A LITTLE after ten, Riley collapses onto the sofa Wendell brought up from the street and crammed into his office. Hopeful Wendell. He is on the phone trying to land a major for OTL. They are coming out with a line of feminine towelettes. And neuroelectric fatigue twitches for Riley, fragments of “Gay Bikers’ Homicide Cookout” that he hasn’t written yet, and stickpin revival (Wendell’s bulging Park Row vests) without the scars from molten lead for type, and seeing Angelina, old and dried under her full name, blinking through Catanzaro street dust, sucking Fanta orange from a cup. This is Riley’s quality of mind when working, elaborative; and true, he controls in part, moving here to there like a photo stylist. But distance is lost, his removes collapsed and overrun. Awful, this layered weight on him, like something made up and come round, revenge of his written victims giving back what he’d stuck them with. He turns away from clatter, Wendell’s tricked face, into the cushions. “Scared” is now the word, even as he falls asleep.
Riley arrives at his decision prismatically, that is to say by a kind of bending. Bicycling to Connecticut to see her is not a sound idea. But once he has formed it, he must complete it, in order to
avoid in the future looking back on the torpor and cowardice of a failure to carry through. Regret—no, thank you. Regret is why people read what he writes.
Things to take: map, tools, food and drink, fresh shirt. But Riley just carries his bike downstairs and begins. Excellent. This is the spontaneous thing to do. Pedaling steadily through the night, he should arrive Saturday morning, not so early and not so late.
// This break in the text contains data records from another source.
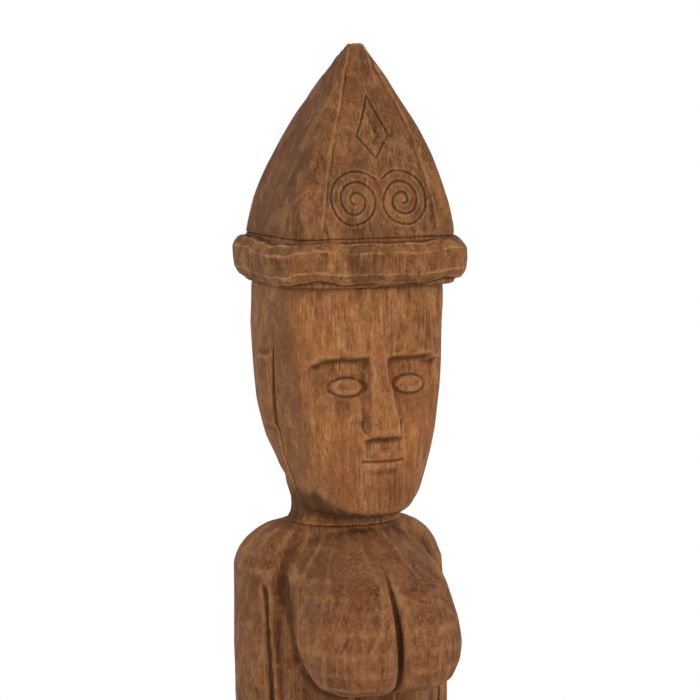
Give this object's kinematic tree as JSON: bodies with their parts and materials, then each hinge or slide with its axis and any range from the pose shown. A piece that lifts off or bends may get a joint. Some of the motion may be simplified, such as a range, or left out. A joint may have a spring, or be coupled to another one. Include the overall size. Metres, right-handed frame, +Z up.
{
  "type": "carved ancestor figure",
  "caption": "Standing ancestor figure carved in wood, in a tall pointed hat with a rolled brim, arms at the sides, on a square plinth.",
  "frame": {"origin": "middle of the underside of the base felt, on the floor", "axes": "+Z up along the figure, -Y the way the figure faces, +X towards its left hand"},
  "size_m": [0.25, 0.25, 1.284],
  "materials": {
    "hat_wood": "bare carved hardwood, brown, rubbed pale on its edges",
    "brim_wood": "bare carved hardwood, brown, rubbed pale on its edges",
    "head_wood": "bare carved hardwood, orange brown, satin from handling",
    "body_wood": "bare carved hardwood, red brown, gouge marks left showing",
    "plinth_wood": "sawn and planed hardwood, dark stained",
    "dowel_wood": "turned birch, bare",
    "screw_steel": "zinc plated",
    "washer_steel": "zinc plated",
    "felt": "pressed wool felt, nearly black"
  },
  "bodies": {
    "root": {"hat_peak": "hat_wood", "hat_brim": "brim_wood", "hat_dowel_left": "dowel_wood", "hat_dowel_right": "dowel_wood", "head": "head_wood", "neck_dowel_left": "dowel_wood", "neck_dowel_right": "dowel_wood", "body": "body_wood", "plinth": "plinth_wood", "foot_screw_left": "screw_steel", "foot_screw_right": "screw_steel", "foot_washer_left": "washer_steel", "foot_washer_right": "washer_steel", "base_felt": "felt"}
  },
  "joints": []
}
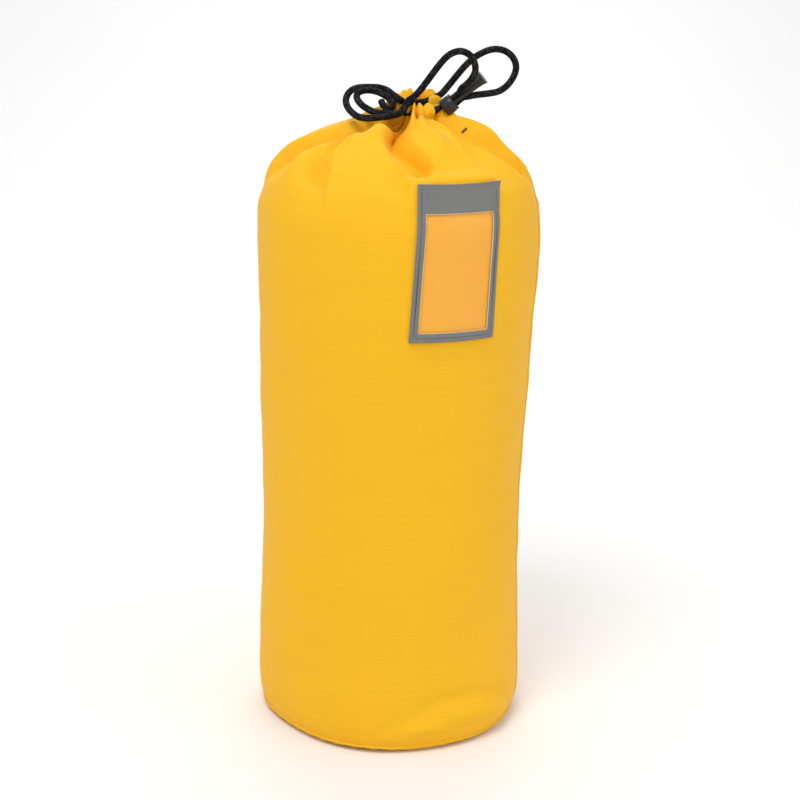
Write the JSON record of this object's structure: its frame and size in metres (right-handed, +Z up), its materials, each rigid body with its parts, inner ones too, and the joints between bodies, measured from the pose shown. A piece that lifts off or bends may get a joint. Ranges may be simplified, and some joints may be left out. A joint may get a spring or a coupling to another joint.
{
  "type": "throw rope bag",
  "caption": "Tall round drawstring bag in woven nylon, standing on its base, with a packed throwing line, a cord lock on the drawcord tails and a clear label pocket.",
  "frame": {"origin": "middle of the bag's footprint, on the surface that it stands on", "axes": "+Z up along the bag's long axis; -Y is the front, with the label pocket; +X is the side seam's side"},
  "size_m": [0.2038, 0.2041, 0.496],
  "materials": {
    "yellow_nylon": "plain woven nylon, slight sheen",
    "yellow_binding": "woven binding",
    "black_cord": "braided polyester cord",
    "black_plastic": "moulded acetal, satin",
    "black_wedge_plastic": "moulded acetal, satin",
    "grey_vinyl": "soft vinyl, fine grain",
    "clear_window": "clear flexible vinyl",
    "dark_thread": "bonded sewing thread",
    "closed_cell_foam": "closed-cell foam",
    "floating_line": "braided polypropylene line"
  },
  "bodies": {
    "bag": {"body_panel": "yellow_nylon", "base_panel": "yellow_nylon", "base_seam_binding": "yellow_binding", "side_seam": "yellow_nylon", "hem_channel": "yellow_nylon", "drawcord_in_hem": "black_cord", "drawcord_tail_a": "black_cord", "drawcord_tail_b": "black_cord", "drawcord_coil": "black_cord", "label_back": "grey_vinyl", "label_window": "clear_window", "label_frame": "grey_vinyl", "label_stitching": "dark_thread", "bar_tack_left": "dark_thread", "bar_tack_right": "dark_thread", "bar_tack_side": "dark_thread", "flotation_disc": "closed_cell_foam", "packed_throw_line": "floating_line"},
    "lock_barrel": {"cord_lock_barrel": "black_plastic"},
    "lock_wedge": {"cord_lock_wedge": "black_wedge_plastic"}
  },
  "joints": [
    {"name": "lock_slide", "type": "slide", "parent": "bag", "child": "lock_barrel", "axis": [0.7619, -0.03, 0.647], "range_m": [0, 0.005]},
    {"name": "wedge_slide", "type": "slide", "parent": "lock_barrel", "child": "lock_wedge", "axis": [0.7619, -0.03, 0.647], "range_m": [0, 0.012]}
  ]
}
Perfect.
She will have to let him stay, out of respect for the gesture. He will be cool and mysterious, only hint at his pain. Perhaps she will have a few admissions to make. There will be daffodils. Kneeling to cut some, she will turn her head, smile crookedly into the sun, and his hand under her chin, lifting … It will be like nothing he could write.
Turning onto Route 33 at Wilton, Riley is very tired. His memory reaches doubt: A dozen pages short on CF, out of time. And when Riley asked, okay. She and her niece stripped to their underwear, took to the floor in genre grapple poses, hair-pulling, all of it. He shot three rolls of black-and-white (ASA 200) with a borrowed Minolta. And Moretti said, “Man, great stuff. I mean these girls really hate each other.”
What had Riley missed?
He walks the bike now, counting down the even numbers of Beadle Street. Green gutters and trim, the man at the Texaco said. Not a very big town, his mental picture ludicrous against it. No stately spaces here. Everything is shoved down. The daffodils are plastic.
“Why?” she says, and again, quietly, “why?”
But she steps back from the door to let him in.
“I biked all the way.”
Why had he thought it would sound impressive?
“It’s all right,” she says, seeing how he peers. “They came from the Center to take him for a ride.”
Won’t she go change out of her pajamas, or put coffee on? Riley can’t look at her, instead substitutes the painting of JFK and John XXIII against fleecy clouds, Jordan almonds in a shell dish. He smooths his hands together.
“Honest to God, Riley, you seem right at home. So what’re you doing here?”